Themes and Broader Lessons

Several themes emerge from this chunk that are worth highlighting:

The cascade of consequences. Every architectural decision in this session created ripples that had to be managed downstream. The switch to the /generate endpoint fixed the reasoning capture bug but broke the stats collector. The FP8 KV cache optimization tripled throughput but was rejected on quality grounds. The sample-count cap was simple to implement but failed for high-token datasets. Each fix revealed the next problem, creating a natural chain of discovery and resolution.

The primacy of quality.
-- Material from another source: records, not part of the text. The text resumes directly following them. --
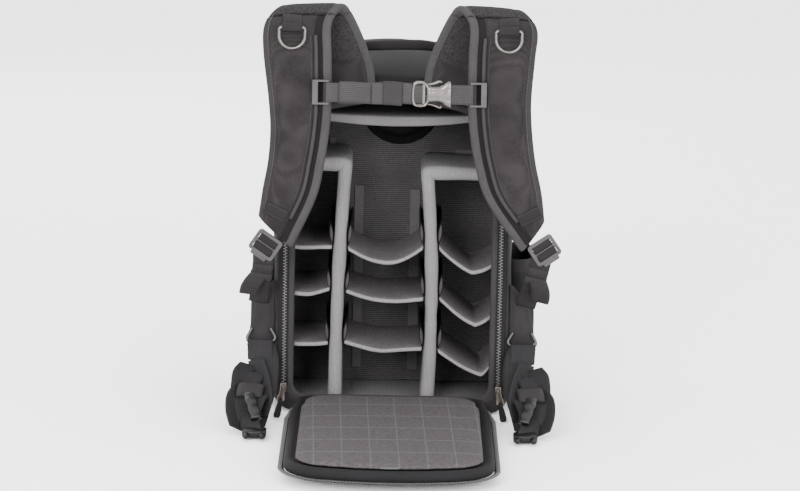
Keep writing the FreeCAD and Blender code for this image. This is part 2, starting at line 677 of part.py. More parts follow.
def build_sternum():
    mid = HARNESS_SHIFT
    half_web = WEBBING / 2
    bar = 2.4
    reach = 17.0
    tall = half_web + 3.0
    y = (CHEST_Y - 1.6, CHEST_Y + 1.6)
    clip = box((-RAIL_X - 3.4, -RAIL_X + 3.4), (CHEST_Y - 1.6, STRAP_FACE - 0.3),
               (CHEST_Z - tall, CHEST_Z + tall))
    groove = Part.makeCylinder(RAIL_RADIUS + 0.3, 2 * tall + 2,
                               V(-RAIL_X, STRAP_FACE - RAIL_RADIUS - 0.3, CHEST_Z - tall - 1),
                               V(0, 0, 1))
    mouth = box((-RAIL_X - 1.4, -RAIL_X + 1.4), (STRAP_FACE - 2.0, STRAP_FACE),
                (CHEST_Z - tall - 1, CHEST_Z + tall + 1))
    clip = clip.cut(groove).cut(mouth)
    arms = [box((-RAIL_X + 3.0, -RAIL_X + reach), y, (z, z + bar))
            for z in (CHEST_Z - tall, CHEST_Z + tall - bar)]
    pin = Part.makeCylinder(1.5, 2 * tall - 1, V(-RAIL_X + reach - 1.7, CHEST_Y, CHEST_Z - tall + 0.5),
                            V(0, 0, 1))
    slider = clip.multiFuse(arms + [pin]).removeSplitter()
    for side in ("left", "right"):
        moved = pair(slider)[side]
        moved.translate(V(mid, 0, 0))
        save("sternum_slider_" + side, moved)

    def strip(x0, x1, y_mid, tall=half_web, thick=WEBBING_THICK):
        return box((x0 + mid, x1 + mid), (y_mid - thick / 2, y_mid + thick / 2),
                   (CHEST_Z - tall, CHEST_Z + tall))

    eye = -RAIL_X + reach + 0.2
    plug_left = 16.5
    socket_right = 64.5
    front = CHEST_Y - 1.5 - 0.2 - WEBBING_THICK / 2
    layers = [strip(eye, plug_left - 0.3, front)]
    step = WEBBING_THICK + 1.0
    layers += [strip(eye + 14, eye + 46, front - step), strip(eye + 48, plug_left - 2, front - step)]
    save("sternum_webbing_left", *layers)
    save("sternum_webbing_right", strip(socket_right + 0.3, RAIL_X - reach - 0.2, front))
    build_buckle(plug_left + mid, socket_right + mid, front)


def build_buckle(left, right, y):
    """A side-release buckle: a plug with two springy arms and the socket they click into."""
    z = CHEST_Z
    thick = 9.0
    faces = (y - thick / 2, y + thick / 2)
    end_half = WEBBING / 2 + 4.5
    web_slot = WEBBING / 2 + 0.7
    slot_deep = (y - thick, y + thick)
    barrel = (left + 20, right - 12)
    barrel_half = 10.5
    core = soft_box(barrel, faces, (z - barrel_half, z + barrel_half), 2.5)
    tail = soft_box((right - 13, right), (y - 3.5, y + 3.5), (z - end_half, z + end_half), 2.5)
    slot = box((right - 9.5, right - 3.5), slot_deep, (z - web_slot, z + web_slot))
    save("buckle_socket", core.fuse(tail).cut(slot).removeSplitter())
    frame = soft_box((left, left + 19.6), (y - 3.5, y + 3.5), (z - end_half, z + end_half), 3.0)
    hole = box((left + 3.5, left + 9.5), slot_deep, (z - web_slot, z + web_slot))
    save("buckle_plug", frame.cut(hole))
    arm_low = barrel_half + 0.5
    for name, sign in (("upper", 1), ("lower", -1)):
        outline = [(left + 19.9, z + sign * (arm_low + 2.6)), (left + 28, z + sign * (arm_low + 1.4)),
                   (right - 13.6, z + sign * (arm_low + 2.4)), (right - 13.6, z + sign * (arm_low + 5)),
                   (left + 27, z + sign * (arm_low + 4.2)), (left + 19.9, z + sign * (arm_low + 6))]
        arm = plate(outline, 0.8, on_xz(y - 2.4), V(0, 4.8, 0))
        save("buckle_prong_" + name, arm)


# --- waist belt ----------------------------------------------------------------------------
BELT_PIN = V(-HALF - 17.0, WING_Y - 8.0, 94.0)
BELT_THICK = 6.0


def build_belt():
    seat = WING_Y - RING_WIRE - 0.3
    ring = tube([(BELT_PIN.x + 12, seat, BELT_PIN.z + 15), (BELT_PIN.x + 21.5, BELT_PIN.y, BELT_PIN.z),
                 (BELT_PIN.x - 21.5, BELT_PIN.y, BELT_PIN.z - 3),
                 (BELT_PIN.x - 12, seat, BELT_PIN.z + 15)], RING_WIRE)
    save("belt_rings", *pair(ring).values())
    # The webbing falls forward from its ring to the floor, its end folded up in a keeper.
    fall = [(0, -3, -6, (0, -1, 0.2)), (-3, -28, -36, (0, -1, 0.7)), (-8, -72, -68, (0, -0.6, 1)),
            (-10, -116, -84, (0, -0.1, 1))]
    stations = []
    for dx, dy, dz, facing in fall:
        x, y, z = BELT_PIN.x + dx, BELT_PIN.y + dy, BELT_PIN.z + dz
        half = BELT_WEBBING / 2
        stations.append(((x + half, y, z), (x - half, y, z - 2), facing))
    webbing = band(stations, BELT_THICK)
    x, y = BELT_PIN.x - 10, BELT_PIN.y - 118
    buckle = soft_box((x - 22, x + 22), (y - 30, y), (1.0, 13.0), 3.0)
    for side in ("left", "right"):
        save("belt_webbing_" + side, pair(webbing)[side])
        save("belt_buckle_" + side, pair(buckle)[side])


build_walls()
build_body_zip()
build_lining()
build_dividers()
build_shelves()
build_pockets()
build_wings()
build_handle()
build_panel()
build_sliders()
build_straps()
build_adjusters()
build_sternum()
build_belt()
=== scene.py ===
import math

import bmesh
import bpy
from mathutils import Matrix, Vector, noise


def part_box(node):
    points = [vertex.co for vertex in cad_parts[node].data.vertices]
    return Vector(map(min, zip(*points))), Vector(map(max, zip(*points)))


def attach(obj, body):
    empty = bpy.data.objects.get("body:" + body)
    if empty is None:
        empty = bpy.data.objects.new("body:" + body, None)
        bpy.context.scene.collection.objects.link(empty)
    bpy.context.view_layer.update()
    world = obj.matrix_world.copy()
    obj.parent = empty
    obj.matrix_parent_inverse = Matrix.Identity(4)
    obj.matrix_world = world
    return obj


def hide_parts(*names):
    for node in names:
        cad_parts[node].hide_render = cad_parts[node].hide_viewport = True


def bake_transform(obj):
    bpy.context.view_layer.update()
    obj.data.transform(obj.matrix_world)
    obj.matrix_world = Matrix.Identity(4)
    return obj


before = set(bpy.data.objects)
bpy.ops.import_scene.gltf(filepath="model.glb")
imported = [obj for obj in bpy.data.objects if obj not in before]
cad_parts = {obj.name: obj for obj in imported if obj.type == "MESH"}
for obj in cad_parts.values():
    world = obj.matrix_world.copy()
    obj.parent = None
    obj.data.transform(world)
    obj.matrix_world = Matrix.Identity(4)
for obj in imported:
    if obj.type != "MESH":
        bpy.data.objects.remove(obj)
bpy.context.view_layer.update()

# Camera, light and floor: a long lens a little above the bag, a pale sweep and soft light from both
# sides and above. The bag leans a touch to the right, as it was set down.
mm = 0.001
aim = Vector((0, -95 * mm, 230 * mm))
tilt = math.radians(11.0)
stand_off = 4.6
lens = bpy.data.cameras.new("camera")
lens.lens = 162.5
lens.sensor_width = 36
lens.clip_end = 50
lens.shift_x = 6.5 / 800
lens.shift_y = -7.5 / 800
camera = bpy.data.objects.new("camera", lens)
bpy.context.collection.objects.link(camera)
camera.location = aim + stand_off * Vector((0, -math.cos(tilt), math.sin(tilt)))
look = Matrix.Rotation(math.pi / 2 - tilt, 3, "X") @ Matrix.Rotation(math.radians(1.1), 3, "Z")
camera.rotation_euler = look.to_euler()
bpy.context.scene.camera = camera

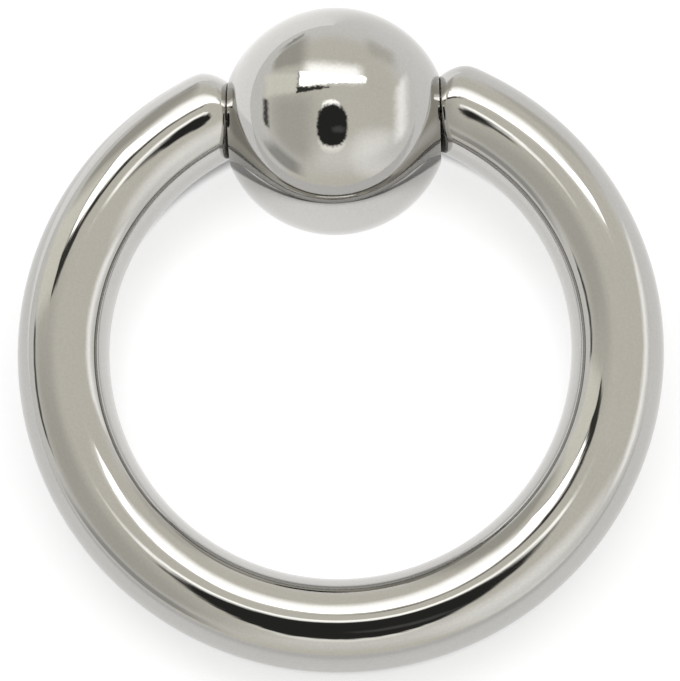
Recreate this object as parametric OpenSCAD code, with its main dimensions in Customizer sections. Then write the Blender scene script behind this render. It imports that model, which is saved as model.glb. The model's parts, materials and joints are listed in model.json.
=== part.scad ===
// Captive bead ring: a hoop of thick round wire, open at one side, whose two rounded ends hold a
// bead between them by the spring of the hoop. The bead has a round dimple for each end, and it
// turns about the line through its two dimples.
// The ring rests on its side as it would by itself, on the bead and on the hoop's far side.
// Millimetres, +Z up, +Y towards the bead, origin on the surface under the middle of the ring.

/* [Hoop] */
// Thickness of the round wire
wire_d = 2.4; // [1.2:0.1:3.2]
// Inside diameter of the hoop
inside_d = 12; // [10:0.5:20]
// How much tighter the two arms are bent than the far half, as the difference of the two radii
arm_tuck = 0.22; // [0:0.01:0.6]
// How much flatter than a half ball each wire end is, as the difference of the two radii
end_flat = 0.2; // [0.05:0.05:0.4]

/* [Bead] */
// Diameter of the bead
bead_d = 6; // [4.5:0.1:8]
// Depth of each dimple below the bead's surface
dimple_depth = 0.78; // [0.3:0.01:1.2]
// Running gap between a wire end and its dimple
end_gap = 0.03; // [0.01:0.01:0.08]

/* [Hidden] */
$fn = 128;
wire_r = wire_d / 2;
bead_r = bead_d / 2;
hoop_r = inside_d / 2 + wire_r; // middle of the ring to the middle of the wire, far half
arm_r = hoop_r - arm_tuck; // the same for an arm, whose bend is centred arm_tuck off the middle
end_r = wire_r + end_flat;
seat_r = end_r + end_gap;
end_x = bead_r - dimple_depth + seat_r; // middle of an end's rounding, from the middle of the ring
end_y = sqrt(pow(arm_r, 2) - pow(end_x - arm_tuck, 2)); // the bead's middle is level with it
end_angle = acos((end_x - arm_tuck) / arm_r); // how far an arm bends before its end's rounding
trim = 2 * end_r; // reach of the cut that rounds an end
uncut = 1.5 * end_r; // wire past the middle of its end's rounding, before that cut
rest_tilt = asin((bead_r - wire_r) / (end_y + hoop_r)); // lifts the bead's side off the surface
ring_z = wire_r + hoop_r * sin(rest_tilt); // middle of the ring as it rests
ring_y = (hoop_r * cos(rest_tilt) + wire_r - end_y * cos(rest_tilt) - bead_r) / 2;

// Tips the ring, drawn flat about its middle, onto the surface
module at_rest() {
    translate([0, ring_y, ring_z]) rotate([rest_tilt, 0, 0]) children();
}

// Round wire bent about the Z axis, from the X axis on
module bent_wire(bend_r, angle) {
    rotate_extrude(angle = angle) translate([bend_r, 0]) circle(r = wire_r);
}

// What is cut off a wire along +Z to leave it a rounded end about the origin
module end_cut() {
    rotate_extrude() difference() {
        square(trim);
        circle(r = end_r);
    }
}

// The arm on the +X side, from the far half of the hoop to its rounded end in the bead
module arm() {
    translate([arm_tuck, 0, 0]) difference() {
        bent_wire(arm_r, end_angle + uncut / arm_r * 180 / PI);
        rotate([0, 0, end_angle]) translate([arm_r, 0, 0]) rotate([-90, 0, 0]) end_cut();
    }
}

module hoop() {
    color("silver") at_rest() union() {
        rotate([0, 0, 180]) bent_wire(hoop_r, 180);
        arm();
        mirror([1, 0, 0]) arm();
    }
}

module bead() {
    color("gainsboro") at_rest() translate([0, end_y, 0]) rotate([0, 90, 0]) rotate_extrude()
        intersection() {
            translate([0, -bead_r]) square([bead_r, bead_d]);
            difference() {
                circle(r = bead_r);
                for (side = [-1, 1]) translate([0, side * end_x]) circle(r = seat_r);
            }
        }
}

hoop();
bead();
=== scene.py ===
import json
import math

import bpy
from mathutils import Matrix, Vector


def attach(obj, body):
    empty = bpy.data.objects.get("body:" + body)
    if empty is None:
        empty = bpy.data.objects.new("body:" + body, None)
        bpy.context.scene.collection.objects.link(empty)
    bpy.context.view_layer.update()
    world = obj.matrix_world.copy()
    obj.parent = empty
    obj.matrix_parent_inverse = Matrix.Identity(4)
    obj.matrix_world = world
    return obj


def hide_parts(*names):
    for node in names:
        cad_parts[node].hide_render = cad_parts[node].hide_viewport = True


# A captive bead ring in mirror-polished steel: a hoop of thick round wire whose two rounded
# ends hold a bead. Metres, +Z up, +Y towards the bead, lying on its side on a pale floor.

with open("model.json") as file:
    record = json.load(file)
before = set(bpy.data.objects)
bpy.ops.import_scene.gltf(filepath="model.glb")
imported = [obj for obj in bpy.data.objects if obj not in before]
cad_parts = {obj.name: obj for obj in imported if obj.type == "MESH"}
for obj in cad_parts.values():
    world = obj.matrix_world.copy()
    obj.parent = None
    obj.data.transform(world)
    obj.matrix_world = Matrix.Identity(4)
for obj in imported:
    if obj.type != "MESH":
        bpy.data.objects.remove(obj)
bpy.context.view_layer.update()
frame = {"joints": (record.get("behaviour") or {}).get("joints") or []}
mm = 0.001

ring = {  # the sizes that it is made to
    "wireR": 1.2 * mm,
    "hoopR": 7.2 * mm,  # middle of the ring to the middle of the wire
    "beadR": 3.0 * mm,
    "armTuck": 0.22 * mm,  # the arms are bent this much tighter than the far half
    "endFlat": 0.2 * mm,  # each wire end is this much flatter than a half ball
    "dimpleDepth": 0.78 * mm,
    "endGap": 0.03 * mm,  # between a wire end and its dimple
}
armR = ring["hoopR"] - ring["armTuck"]
endR = ring["wireR"] + ring["endFlat"]
seatR = endR + ring["endGap"]
endX = ring["beadR"] - ring["dimpleDepth"] + seatR
endAngle = math.acos((endX - ring["armTuck"]) / armR)
endY = armR * math.sin(endAngle)

# Drawn flat about its middle, the ring then goes where it rests, on the bead and its far side
restTilt = math.asin((ring["beadR"] - ring["wireR"]) / (endY + ring["hoopR"]))
beadMiddle = Vector(frame["joints"][0]["pos_m"])
ringMiddle = beadMiddle - Vector((0, endY * math.cos(restTilt), endY * math.sin(restTilt)))
ringAtRest = Matrix.Translation(ringMiddle) @ Matrix.Rotation(restTilt, 4, "X")
beadAtRest = Matrix.Translation(beadMiddle) @ Matrix.Rotation(restTilt, 4, "X")


# Arithmetic in node trees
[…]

The user's rejection of FP8 KV cache — despite its dramatic throughput improvement — established a clear hierarchy of priorities: data quality trumps generation speed. This is a crucial principle for training data pipelines, where the downstream cost of degraded quality (a weaker drafter model) far exceeds the upstream cost of slower generation.

The value of observability. The stats collector fix was not just about fixing a bug — it was about restoring the feedback loop that enabled the user to catch the B2 budget overshoot. Without token counts visible in the dashboard, the pipeline would have silently exceeded its budget, and the user would have discovered the issue only when it was too late to correct.

Pragmatic engineering under constraints. The entire arc of this chunk is a story of working within limits: GPU memory limits, host RAM limits, quality constraints, time budgets. The assistant's response to each constraint was not to fight it but to understand it, quantify it, and work within it. The final configuration — bf16 KV at mem_fraction_static=0.88 with hierarchical cache and a 10M token per-dataset cap — is not the theoretical optimum, but it is a working system that produces useful training data at a predictable rate.

Conclusion

This chunk of the opencode session documents a complete engineering cycle: identify a data integrity bug, fix it architecturally, optimize the system for throughput, accept a quality-driven rollback, and implement pragmatic constraints to bound the pipeline's runtime. The journey from the reasoning capture bug to the token-budgeted inference launch spans dozens of messages, multiple server restarts, an OOM crash recovery, a source-code reading expedition, and a monitoring infrastructure repair. What emerges is not just a working pipeline, but a deep understanding of the system's behavior under load — the kind of understanding that can only be gained through the iterative cycle of measurement, hypothesis, experiment, and refinement that defines rigorous systems engineering.